The earthwork known as Vespasian's Camp, named after a Roman general, is situated on a hill with wide views over the surrounding countryside. It is a fine vantage point to see across the general Stonehenge landscape and the winding river Avon. The camp is actually an Iron Age hillfort and has been in private hands since the Tudor dissolution of the monasteries and great religious land holdings. Formerly, it was associated with an abbey. Blink Mead, to the NE of the site, was chosen as a first look location, and it emerged it was an ancient spring (identified by geologist Peter Hoare) and is in fact part of a complex of springs. As such, it became a focus of Mesolithic activity, and the excavations are due to be expanded in order to come up with more information. Lots of artifacts were found and some of these ended up in Amesbury museum. See www.buckingham.ac.uk/research/hri/fellows/jacques/stonehenge-discoveries

Until David Jacques started to look at old estate records to get a handle on the camp nothing was known about the site. This is not surprising as Iron Age hill forts have never excited the archaeological world – there are just too many of them. People write about them – but much digging has been done. They usually cover a large area of land, usually at the top of a hill, and the general feeling is that they will still be around for years to come. This situation is currently being rectified as all the hillforts across southern Britain are in the process of being surveyed – go to www.arch.ox.ac.uk/hillforts-atlas-survey.html

One of the reasons why Vespasian's Camp was ignored was because it was assumed that it been subject to landscaping by a succession of owners – but this proved unfounded as far as Blink Mead was concerned. Also, archaeologists were traditionally more interested in the Roman period rather than the previous Iron Age, which was regarded as a pretty 'savage' period of history (as in backward).
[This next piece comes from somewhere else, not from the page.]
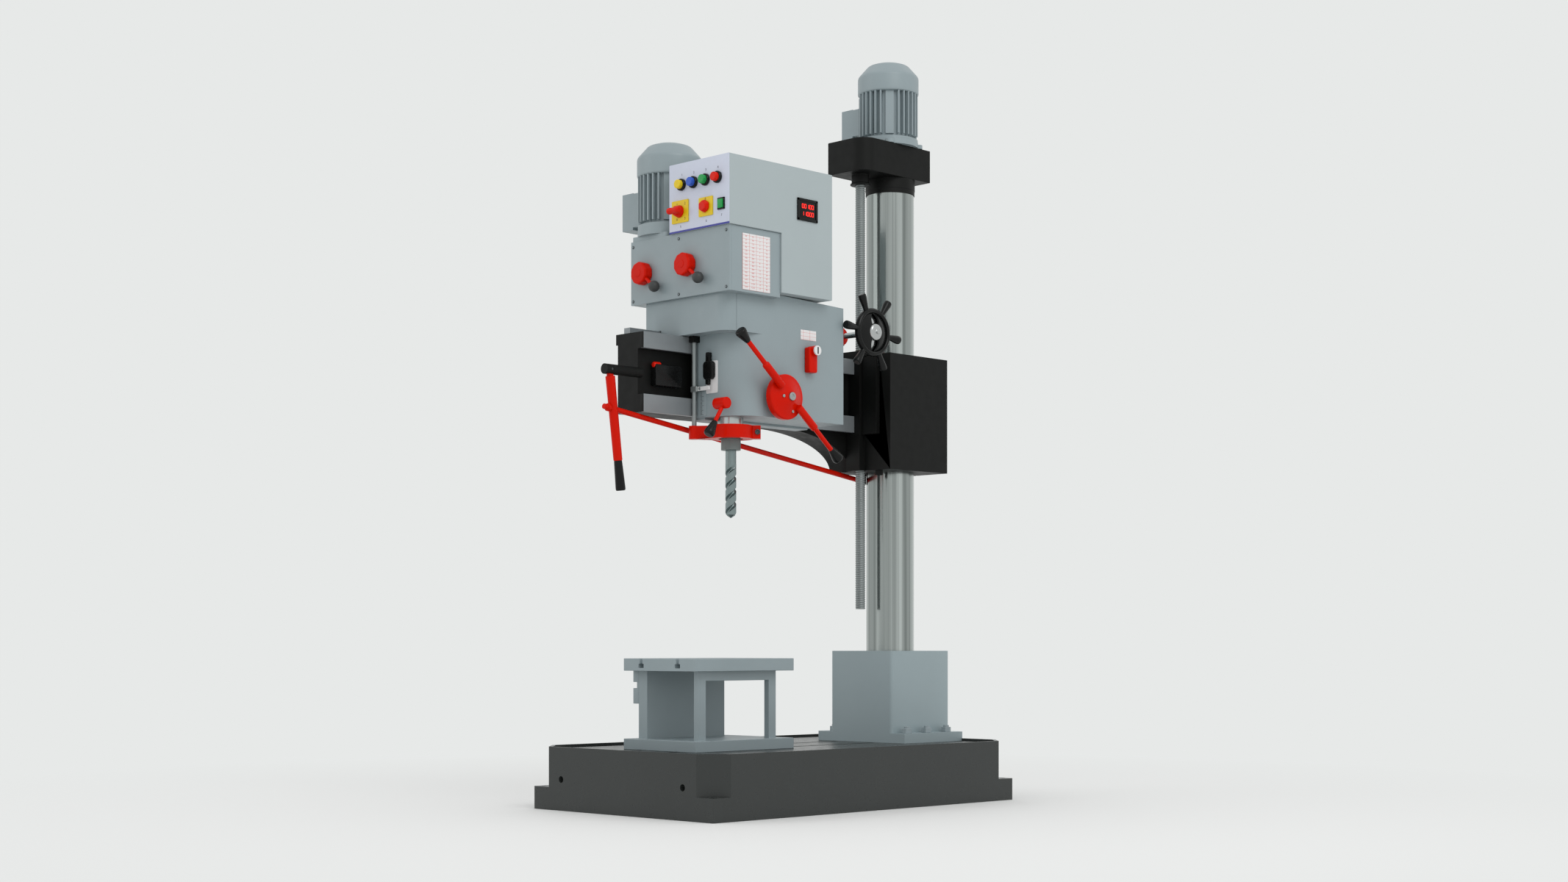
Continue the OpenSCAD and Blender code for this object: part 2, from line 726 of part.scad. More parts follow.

Until recently archaeology was even less interested in the Mesolithic people and regarded them as little more than grunts. This may reflect on the gentlemen worthies that became the antiquarians that first took up an interest in the past – and from whose early strivings archaeology developed in the 20th century. One can't imagine them having an interest in poking around peasant hovels – and our Mesolithic forebears were regarded as even lower on the human tree. Rather, digging down from the top of a barrow in search of gold and other goodies was what their research centred on – but this changed in he 19th century, and improved even more in the 20th. Now, it seems, the Mesolithic is about to see the light of day, as more and more sites are explored.